start Dataset section

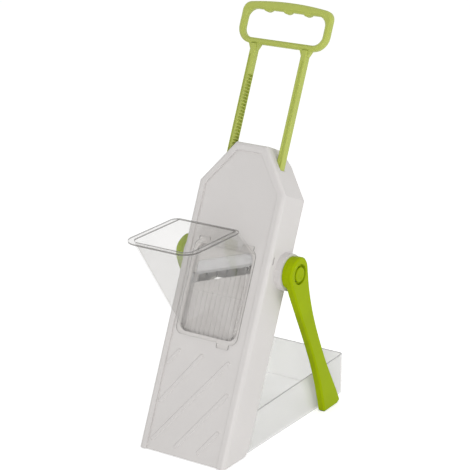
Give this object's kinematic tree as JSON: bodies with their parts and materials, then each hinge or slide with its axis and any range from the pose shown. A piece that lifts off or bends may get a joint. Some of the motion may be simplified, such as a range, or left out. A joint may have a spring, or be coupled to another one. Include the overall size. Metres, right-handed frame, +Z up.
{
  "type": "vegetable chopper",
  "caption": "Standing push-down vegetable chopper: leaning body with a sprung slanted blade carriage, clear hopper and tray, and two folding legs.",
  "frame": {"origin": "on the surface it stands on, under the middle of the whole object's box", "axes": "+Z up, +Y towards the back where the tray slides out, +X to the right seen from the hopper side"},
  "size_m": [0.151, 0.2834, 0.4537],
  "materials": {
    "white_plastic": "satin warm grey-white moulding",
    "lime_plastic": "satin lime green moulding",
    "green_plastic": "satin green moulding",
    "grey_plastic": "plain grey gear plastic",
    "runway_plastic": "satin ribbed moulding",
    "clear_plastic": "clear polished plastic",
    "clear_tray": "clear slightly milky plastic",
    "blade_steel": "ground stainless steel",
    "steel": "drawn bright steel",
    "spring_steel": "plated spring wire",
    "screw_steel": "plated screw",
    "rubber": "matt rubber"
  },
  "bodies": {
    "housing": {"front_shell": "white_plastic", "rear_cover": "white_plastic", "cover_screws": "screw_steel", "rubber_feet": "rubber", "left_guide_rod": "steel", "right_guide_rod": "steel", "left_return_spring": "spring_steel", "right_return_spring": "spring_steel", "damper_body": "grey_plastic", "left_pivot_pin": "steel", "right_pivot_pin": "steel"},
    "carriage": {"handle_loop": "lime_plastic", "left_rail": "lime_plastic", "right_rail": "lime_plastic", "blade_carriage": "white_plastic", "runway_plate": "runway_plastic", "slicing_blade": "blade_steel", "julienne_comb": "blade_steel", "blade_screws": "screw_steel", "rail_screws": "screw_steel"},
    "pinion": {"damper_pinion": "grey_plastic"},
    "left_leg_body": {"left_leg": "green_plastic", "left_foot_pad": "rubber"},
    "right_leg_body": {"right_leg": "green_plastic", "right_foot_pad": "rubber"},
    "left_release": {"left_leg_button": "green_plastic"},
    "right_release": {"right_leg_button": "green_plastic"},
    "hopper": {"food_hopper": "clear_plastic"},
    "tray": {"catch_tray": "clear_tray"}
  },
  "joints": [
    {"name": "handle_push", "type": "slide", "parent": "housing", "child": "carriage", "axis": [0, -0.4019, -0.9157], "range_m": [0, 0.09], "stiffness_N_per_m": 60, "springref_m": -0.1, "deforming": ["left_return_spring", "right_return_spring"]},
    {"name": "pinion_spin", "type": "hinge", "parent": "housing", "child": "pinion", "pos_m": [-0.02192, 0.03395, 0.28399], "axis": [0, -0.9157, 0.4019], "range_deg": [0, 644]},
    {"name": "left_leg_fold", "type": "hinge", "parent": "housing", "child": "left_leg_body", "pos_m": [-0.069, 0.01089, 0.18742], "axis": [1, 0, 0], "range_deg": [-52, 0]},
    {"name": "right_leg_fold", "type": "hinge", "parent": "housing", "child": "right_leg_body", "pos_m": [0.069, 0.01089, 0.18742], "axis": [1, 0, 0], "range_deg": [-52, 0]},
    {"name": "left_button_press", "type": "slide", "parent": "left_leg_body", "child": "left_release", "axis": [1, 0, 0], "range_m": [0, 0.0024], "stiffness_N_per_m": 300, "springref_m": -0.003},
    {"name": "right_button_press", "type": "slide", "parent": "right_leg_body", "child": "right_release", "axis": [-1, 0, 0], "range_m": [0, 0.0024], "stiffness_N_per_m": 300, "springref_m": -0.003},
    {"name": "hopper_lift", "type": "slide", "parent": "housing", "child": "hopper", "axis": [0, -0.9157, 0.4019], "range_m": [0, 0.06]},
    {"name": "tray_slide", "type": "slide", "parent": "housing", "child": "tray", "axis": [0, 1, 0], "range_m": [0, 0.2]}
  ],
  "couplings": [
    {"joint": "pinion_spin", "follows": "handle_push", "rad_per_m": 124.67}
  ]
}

end Dataset section

What you need to do: Please repeat the material above, word for word and in full.

Solution below:
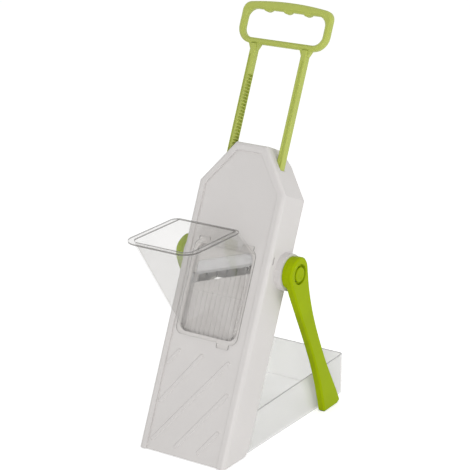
Give this object's kinematic tree as JSON: bodies with their parts and materials, then each hinge or slide with its axis and any range from the pose shown. A piece that lifts off or bends may get a joint. Some of the motion may be simplified, such as a range, or left out. A joint may have a spring, or be coupled to another one. Include the overall size. Metres, right-handed frame, +Z up.
{
  "type": "vegetable chopper",
  "caption": "Standing push-down vegetable chopper: leaning body with a sprung slanted blade carriage, clear hopper and tray, and two folding legs.",
  "frame": {"origin": "on the surface it stands on, under the middle of the whole object's box", "axes": "+Z up, +Y towards the back where the tray slides out, +X to the right seen from the hopper side"},
  "size_m": [0.151, 0.2834, 0.4537],
  "materials": {
    "white_plastic": "satin warm grey-white moulding",
    "lime_plastic": "satin lime green moulding",
    "green_plastic": "satin green moulding",
    "grey_plastic": "plain grey gear plastic",
    "runway_plastic": "satin ribbed moulding",
    "clear_plastic": "clear polished plastic",
    "clear_tray": "clear slightly milky plastic",
    "blade_steel": "ground stainless steel",
    "steel": "drawn bright steel",
    "spring_steel": "plated spring wire",
    "screw_steel": "plated screw",
    "rubber": "matt rubber"
  },
  "bodies": {
    "housing": {"front_shell": "white_plastic", "rear_cover": "white_plastic", "cover_screws": "screw_steel", "rubber_feet": "rubber", "left_guide_rod": "steel", "right_guide_rod": "steel", "left_return_spring": "spring_steel", "right_return_spring": "spring_steel", "damper_body": "grey_plastic", "left_pivot_pin": "steel", "right_pivot_pin": "steel"},
    "carriage": {"handle_loop": "lime_plastic", "left_rail": "lime_plastic", "right_rail": "lime_plastic", "blade_carriage": "white_plastic", "runway_plate": "runway_plastic", "slicing_blade": "blade_steel", "julienne_comb": "blade_steel", "blade_screws": "screw_steel", "rail_screws": "screw_steel"},
    "pinion": {"damper_pinion": "grey_plastic"},
    "left_leg_body": {"left_leg": "green_plastic", "left_foot_pad": "rubber"},
    "right_leg_body": {"right_leg": "green_plastic", "right_foot_pad": "rubber"},
    "left_release": {"left_leg_button": "green_plastic"},
    "right_release": {"right_leg_button": "green_plastic"},
    "hopper": {"food_hopper": "clear_plastic"},
    "tray": {"catch_tray": "clear_tray"}
  },
  "joints": [
    {"name": "handle_push", "type": "slide", "parent": "housing", "child": "carriage", "axis": [0, -0.4019, -0.9157], "range_m": [0, 0.09], "stiffness_N_per_m": 60, "springref_m": -0.1, "deforming": ["left_return_spring", "right_return_spring"]},
    {"name": "pinion_spin", "type": "hinge", "parent": "housing", "child": "pinion", "pos_m": [-0.02192, 0.03395, 0.28399], "axis": [0, -0.9157, 0.4019], "range_deg": [0, 644]},
    {"name": "left_leg_fold", "type": "hinge", "parent": "housing", "child": "left_leg_body", "pos_m": [-0.069, 0.01089, 0.18742], "axis": [1, 0, 0], "range_deg": [-52, 0]},
    {"name": "right_leg_fold", "type": "hinge", "parent": "housing", "child": "right_leg_body", "pos_m": [0.069, 0.01089, 0.18742], "axis": [1, 0, 0], "range_deg": [-52, 0]},
    {"name": "left_button_press", "type": "slide", "parent": "left_leg_body", "child": "left_release", "axis": [1, 0, 0], "range_m": [0, 0.0024], "stiffness_N_per_m": 300, "springref_m": -0.003},
    {"name": "right_button_press", "type": "slide", "parent": "right_leg_body", "child": "right_release", "axis": [-1, 0, 0], "range_m": [0, 0.0024], "stiffness_N_per_m": 300, "springref_m": -0.003},
    {"name": "hopper_lift", "type": "slide", "parent": "housing", "child": "hopper", "axis": [0, -0.9157, 0.4019], "range_m": [0, 0.06]},
    {"name": "tray_slide", "type": "slide", "parent": "housing", "child": "tray", "axis": [0, 1, 0], "range_m": [0, 0.2]}
  ],
  "couplings": [
    {"joint": "pinion_spin", "follows": "handle_push", "rad_per_m": 124.67}
  ]
}